Going back to the statement of the rule in Olds v. Traylor, supra, we think the trial court's holding that Jezek was guilty of contributory negligence as a matter of law is not harmonious and consistent with all the facts and circumstances tendered in evidence and that a jury under all the evidence might have found that Jezek was not guilty of contributory negligence.

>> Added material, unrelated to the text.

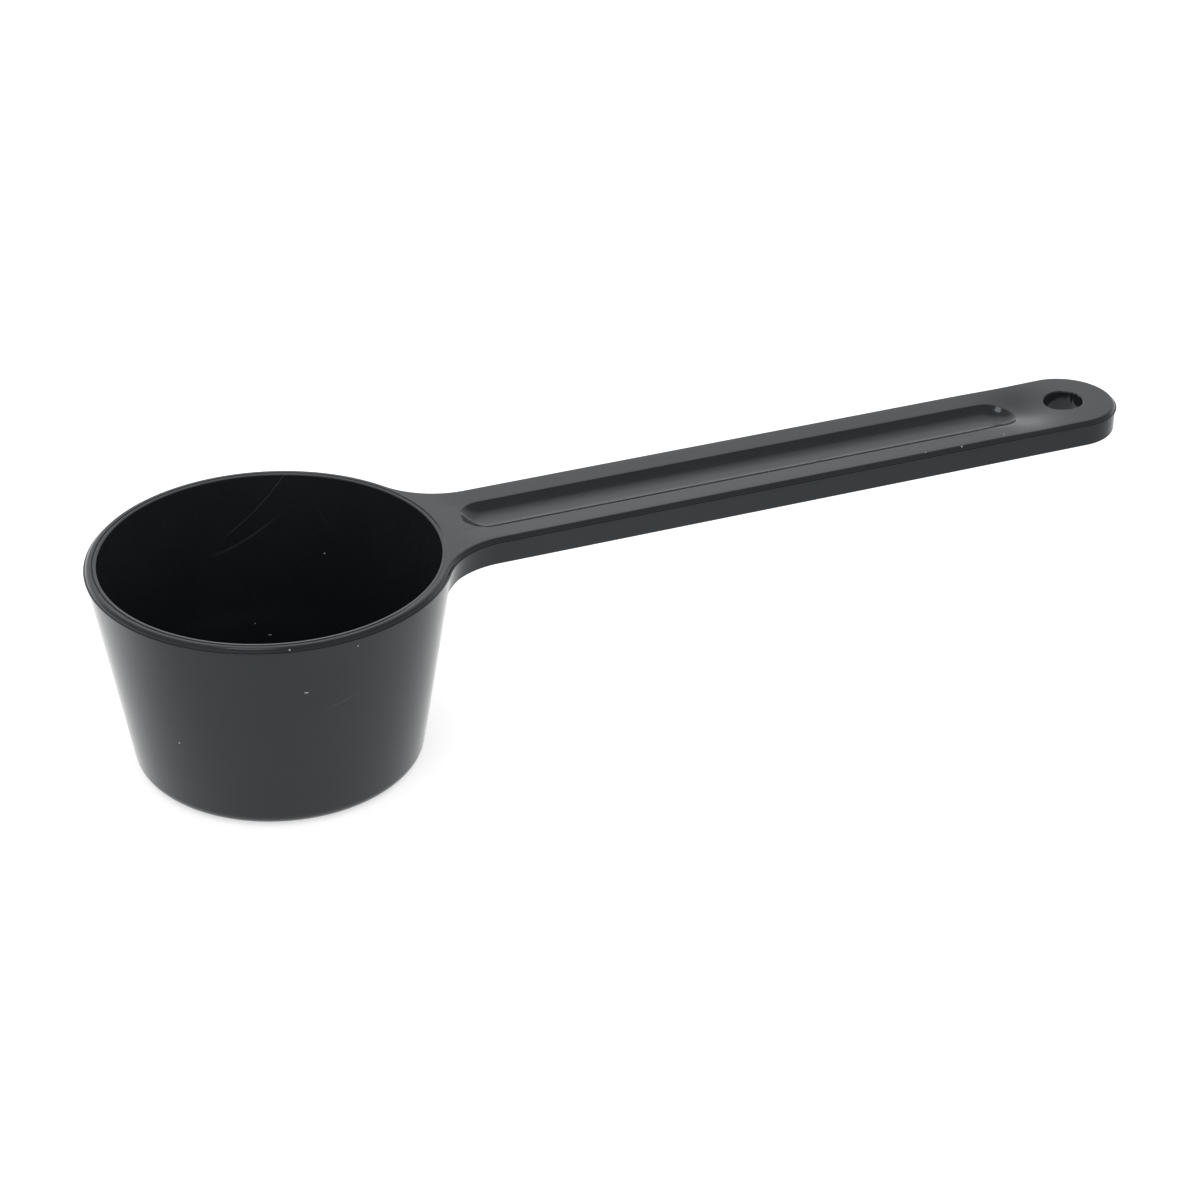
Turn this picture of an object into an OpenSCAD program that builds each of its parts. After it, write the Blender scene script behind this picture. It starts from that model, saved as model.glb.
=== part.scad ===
// Long-handled measuring scoop, moulded in one piece of black plastic.
//
// The origin is the middle of the cup's underside. +Z points up out of the cup and +X runs
// along the handle. The moulding is drawn as the regions that a mould maker would name, and
// they meet face to face: cup floor, cup wall, rim band, handle neck, handle bar, hang tab.

/* [Cup] */
// Diameter over the rim
rim_d = 45; // [42:0.5:60]
// Height from the table to the top of the rim
cup_h = 27.7; // [18:0.1:45]
// Diameter at which the sloping sides would meet the table
base_d = 35.8; // [28:0.2:39]
// Thickness of the cup's wall, measured level
wall_t = 1.5; // [1:0.1:2.4]
// Thickness of the cup's floor
floor_t = 1.5; // [1:0.1:3]
// Outer radius between the floor and the wall
base_r = 2; // [1:0.1:4]
// Inner radius between the floor and the wall
bowl_r = 1.8; // [0.5:0.1:4]

/* [Rim cap] */
// Depth of the cap, from its top down to the parting line
cap_h = 0.55; // [0.4:0.05:1]
// How far the cap stands out past the wall under it
cap_lip = 0.15; // [0.05:0.05:0.3]
// Rounding of the cap's outer edge, on the rim and on the handle
edge_r = 0.4; // [0.1:0.05:0.4]
// Rounding of the rim's inner edge
mouth_r = 0.4; // [0.1:0.05:0.6]

/* [Handle] */
// Distance from the cup's axis to the end of the handle
reach = 118; // [90:1:180]
// Width of the handle over its cap
handle_w = 14.2; // [11:0.1:20]
// Thickness of the handle
handle_t = 3.6; // [2.6:0.1:6]
// Radius in plan where the handle flows into the rim
neck_r = 10; // [6:0.5:16]

/* [Thumb groove] */
// Width of the groove along the handle
groove_w = 6.6; // [4:0.1:9]
// Depth of the groove along its middle
groove_depth = 1.4; // [0.5:0.1:1.6]
// Flat left between the rim's outside and the groove
groove_gap = 2.4; // [1:0.1:8]
// Distance from the groove's far end to the middle of the hang hole
groove_to_hole = 7.6; // [6:0.1:15]

/* [Hang hole] */
// Diameter of the hang hole
hole_d = 5.2; // [3:0.1:6.4]

/* [Hidden] */
plastic = [0.09, 0.095, 0.1];
$fn = 128;

rim_r = rim_d / 2;
wall_top_r = rim_r - cap_lip;
parting_z = cup_h - cap_h;
under_z = cup_h - handle_t;
slope = (wall_top_r - base_d / 2) / parting_z;
lean = atan(slope);
past = 1; // cutters run this far past what they cut
half_facet = 180 / $fn; // turns a round cutter so that a flat of it, not a corner, meets a plane

// The handle's round end is struck about the hang hole.
half_w = handle_w / 2;
hole_x = reach - half_w;

// The groove is a round bar laid along the handle, with ball ends.
groove_r = (pow(groove_w / 2, 2) + pow(groove_depth, 2)) / (2 * groove_depth);
groove_near_x = rim_r + groove_gap + groove_w / 2;
groove_far_x = hole_x - groove_to_hole - groove_w / 2;

// The neck's curves touch the handle's sides and bite into the rim by a tenth of the wall's
// thickness, so that the neck ends in a clean edge there.
neck_bite = wall_t / 10;
neck_y = half_w + neck_r;
neck_reach = rim_r + neck_r - neck_bite;
neck_x = sqrt(pow(neck_reach, 2) - pow(neck_y, 2));
low_neck_reach = wall_r(under_z) + neck_r + cap_lip - neck_bite;
low_neck_x = sqrt(pow(low_neck_reach, 2) - pow(neck_y, 2));

// Angles at the cup's axis, from the handle to the middle of a neck curve and to the point
// where that curve leaves the rim
neck_mid_angle = atan2(neck_y, neck_x);
rim_to_mid = acos((pow(rim_r, 2) + pow(neck_reach, 2) - pow(neck_r, 2)) / (2 * rim_r * neck_reach));
neck_edge_angle = neck_mid_angle - rim_to_mid;

// The tab starts midway between the groove's end and the hole's edge.
tab_x = hole_x - (groove_to_hole + hole_d / 2) / 2;

// Outer radius of the sloping wall at height z
function wall_r(z) = base_d / 2 + slope * z;

// Both sides of a flat shape, mirrored left to right
module mirrored_flat() {
    children();
    mirror([1, 0]) children();
}

// Both sides of a solid, mirrored across the handle's middle
module mirrored_solid() {
    children();
    mirror([0, 1, 0]) children();
}

// Half section of a cone that is x wide at level z, with its bottom corner rounded by r
module cone_section(x, z, r, top) {
    middle = [x - r * tan(45 - lean / 2), z + r];
    translate(middle) circle(r);
    polygon([
        [0, z], [middle[0], z], middle + r * [cos(lean), -sin(lean)],
        [x + slope * (top - z), top], [0, top]
    ]);
}

// Everything inside a level band of the half section
module level_band(low, high) {
    translate([0, low]) square([rim_d, high - low]);
}

// Outer half section of the cup below the parting line
module outside_section() {
    cone_section(base_d / 2, 0, base_r, parting_z);
}

// Half section of the bowl, with the rounded mouth
module bowl_section() {
    mouth_z = cup_h - mouth_r;
    mouth_x = wall_r(mouth_z) - wall_t + mouth_r;
    cone_section(wall_r(floor_t) - wall_t, floor_t, bowl_r, mouth_z);
    difference() {
        translate([0, mouth_z]) square([mouth_x, mouth_r + past]);
        translate([mouth_x, mouth_z]) circle(mouth_r);
    }
}

// What is cut away to round an outer top corner at x, z
module edge_cut_section(x, z, r) {
    difference() {
        translate([x - r, z - r]) square([r + past, r + past]);
        translate([x - r, z - r]) circle(r);
    }
}

// Wedge that opens from the cup's axis towards the handle, by an angle to each side, and
// stands on level 0
module wedge(angle, h) {
    side = neck_x * tan(angle);
    linear_extrude(h) polygon([[0, 0], [neck_x, -side], [neck_x, side]]);
}

// Full cross-section of the handle, with its top at level 0
module handle_section() {
    low_w = handle_w - 2 * cap_lip;
    difference() {
        union() {
            translate([-half_w, -cap_h]) square([handle_w, cap_h]);
            translate([-low_w / 2, -handle_t]) square([low_w, handle_t - cap_h]);
        }
        mirrored_flat() edge_cut_section(half_w, 0, edge_r);
    }
}

// Straight stretch of the handle between two distances from the cup
module handle_run(from, to) {
    translate([from, 0, cup_h]) rotate([90, 0, 90])
        linear_extrude(to - from) handle_section();
}

// What the groove takes away
module groove_cut() {
    translate([0, 0, cup_h - groove_depth + groove_r]) {
        translate([groove_near_x, 0, 0]) rotate([0, 90, 0])
            cylinder(h = groove_far_x - groove_near_x, r = groove_r);
        for (x = [groove_near_x, groove_far_x]) translate([x, 0, 0]) sphere(groove_r);
    }
}

// What the neck's curve takes from one side of the cap, with its rounded edge
module cap_curve_cut() {
    translate([neck_x, neck_y, cup_h]) rotate(half_facet) rotate_extrude() {
        translate([0, -cap_h - past]) square([neck_r, cap_h + 2 * past]);
        difference() {
            translate([neck_r - past, -edge_r]) square([edge_r + past, edge_r + past]);
            translate([neck_r + edge_r, -edge_r]) circle(edge_r);
        }
    }
}

// What the neck's curve takes from one side below the cap
module under_curve_cut() {
    translate([low_neck_x, neck_y, under_z - past])
        cylinder(h = handle_t + past, r = neck_r + cap_lip);
}

// Flat disc on which the scoop stands
module cup_floor() {
    color(plastic) rotate_extrude() intersection() {
        outside_section();
        level_band(0, floor_t);
    }
}

// Sloping side of the cup, from the floor up to the rim band
module cup_wall() {
    color(plastic) rotate_extrude() difference() {
        intersection() {
            outside_section();
            level_band(floor_t, under_z);
        }
        bowl_section();
    }
}

// Top of the cup, as deep as the handle, with the cap and its rounded mouth
module rim_band() {
    color(plastic) difference() {
        rotate_extrude() difference() {
            union() {
                intersection() {
                    outside_section();
                    level_band(under_z, parting_z);
                }
                translate([0, parting_z]) square([rim_r, cap_h]);
            }
            bowl_section();
        }
        difference() {
            rotate_extrude() edge_cut_section(rim_r, cup_h, edge_r);
            translate([0, 0, parting_z - past]) wedge(neck_edge_angle, cap_h + 2 * past);
        }
    }
}

// Upper layer of the neck, as deep as the cap
module neck_cap() {
    difference() {
        translate([0, 0, parting_z]) wedge(neck_mid_angle, cap_h);
        translate([0, 0, parting_z - past]) cylinder(h = cap_h + 2 * past, d = rim_d);
        mirrored_solid() cap_curve_cut();
    }
}

// Lower layer of the neck, from the parting line down to the handle's underside
module neck_under_cap() {
    difference() {
        translate([0, 0, parting_z]) mirror([0, 0, 1]) wedge(neck_mid_angle, handle_t - cap_h);
        rotate_extrude() cone_section(base_d / 2, 0, base_r, cup_h);
        mirrored_solid() under_curve_cut();
    }
}

// Part of the handle that flares into the rim
module handle_neck() {
    color(plastic) difference() {
        union() {
            neck_cap();
            neck_under_cap();
        }
        groove_cut();
    }
}

// Straight grip with the thumb groove
module handle_bar() {
    color(plastic) difference() {
        handle_run(neck_x, tab_x);
        groove_cut();
    }
}

// Round end of the handle with the hang hole
module hang_tab() {
    color(plastic) difference() {
        union() {
            handle_run(tab_x, hole_x);
            intersection() {
                translate([hole_x, 0, cup_h]) rotate_extrude() intersection() {
                    handle_section();
                    translate([0, -handle_t]) square([half_w, handle_t]);
                }
                translate([hole_x, -half_w, under_z]) cube([half_w, handle_w, handle_t]);
            }
        }
        translate([hole_x, 0, under_z - past]) cylinder(h = handle_t + 2 * past, d = hole_d);
    }
}

cup_floor();
cup_wall();
rim_band();
handle_neck();
handle_bar();
hang_tab();
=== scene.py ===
"""Looks of the long-handled measuring scoop: one moulding in satin black plastic.

Lengths of the scoop are in millimetres until its mesh is made. Those of the floor and the
camera are in metres. The frame is the CAD's: the origin is the middle of the cup's underside,
+Z is up and +X runs along the handle.
"""

import math

import bpy
import numpy as np
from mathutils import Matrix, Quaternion, Vector
from mathutils.geometry import delaunay_2d_cdt


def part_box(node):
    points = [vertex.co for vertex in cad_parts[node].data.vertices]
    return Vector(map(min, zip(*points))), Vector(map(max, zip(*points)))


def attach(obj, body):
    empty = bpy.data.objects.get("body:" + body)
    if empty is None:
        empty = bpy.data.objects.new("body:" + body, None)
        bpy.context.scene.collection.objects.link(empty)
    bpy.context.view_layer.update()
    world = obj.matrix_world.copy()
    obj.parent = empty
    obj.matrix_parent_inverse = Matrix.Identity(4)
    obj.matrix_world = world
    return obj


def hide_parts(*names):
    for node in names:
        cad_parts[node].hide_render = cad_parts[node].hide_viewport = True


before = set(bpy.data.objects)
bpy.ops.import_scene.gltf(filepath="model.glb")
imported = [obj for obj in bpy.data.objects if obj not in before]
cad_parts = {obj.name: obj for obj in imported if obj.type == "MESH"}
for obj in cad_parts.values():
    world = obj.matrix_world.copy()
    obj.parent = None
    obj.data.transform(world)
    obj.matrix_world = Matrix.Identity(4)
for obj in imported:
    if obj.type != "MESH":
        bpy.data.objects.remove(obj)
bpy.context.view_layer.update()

MM = 0.001  # metres in a millimetre

# Sizes that the CAD solids give
RIM_LOW, RIM_HIGH = (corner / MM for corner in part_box("rim_band"))
TAB_LOW, TAB_HIGH = (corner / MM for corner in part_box("hang_tab"))
RIM_R = -RIM_LOW.x
CUP_H = RIM_HIGH.z
UNDER_Z = TAB_LOW.z
HALF_W = TAB_HIGH.y
HOLE_X = TAB_HIGH.x - HALF_W
FLOOR_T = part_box("cup_floor")[1].z / MM

# Sizes of the cap and of the flash along its foot, round rim and handle alike
CAP_H = 0.62  # down to the underside of the flash
CAP_LIP = 0.15  # how far the cap stands out past the side under it
CAP_ROUND = 0.67  # how far in from its outer edge the cap starts to round off
CAP_TURN = math.radians(72)  # how steep the cap's edge is where it meets the flash
FLASH_W = 0.16
FLASH_T = 0.08
PARTING_Z = CUP_H - CAP_H

# Sizes of the cup
BASE_R = 17.9  # where the sloping sides would meet the table
WALL_T = 1.5
BASE_ROUND = 2.0  # outer radius between the floor and the wall
BOWL_ROUND = 1.8  # inner radius between the floor and the wall
SLOPE = (RIM_R - CAP_LIP - BASE_R) / PARTING_Z
LEAN = math.atan(SLOPE)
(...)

Because of the views here expressed, we think the trial court erred in assuming and holding that deceased was guilty of contributory negligence as a matter of law, and in so doing erred in discharging the jury and entering judgment in behalf of the *118 Power Company. We are of the further view that the factual situation here stated and discussed brings this cause within the rule announced and applied by our Supreme Court in Texas-Louisiana Power Co. v. Webster, supra. The rule there stated by our Supreme Court has not been changed. It is also interesting to note that the Webster case has been cited in foreign jurisdictions. See Earl W. Baker Utilities Co. v. Haney, Okl., 218 P.2d 621; and Virginia Elec. & Power Co. v. Carolina Peanut Co., 4 Cir., 186 F.2d 816, 32 A.L.R. 2d 234, point at page 256.
Because of the views here expressed, the judgment of the trial court discharging the jury and entering judgment for the Power Company is reversed and the cause is remanded.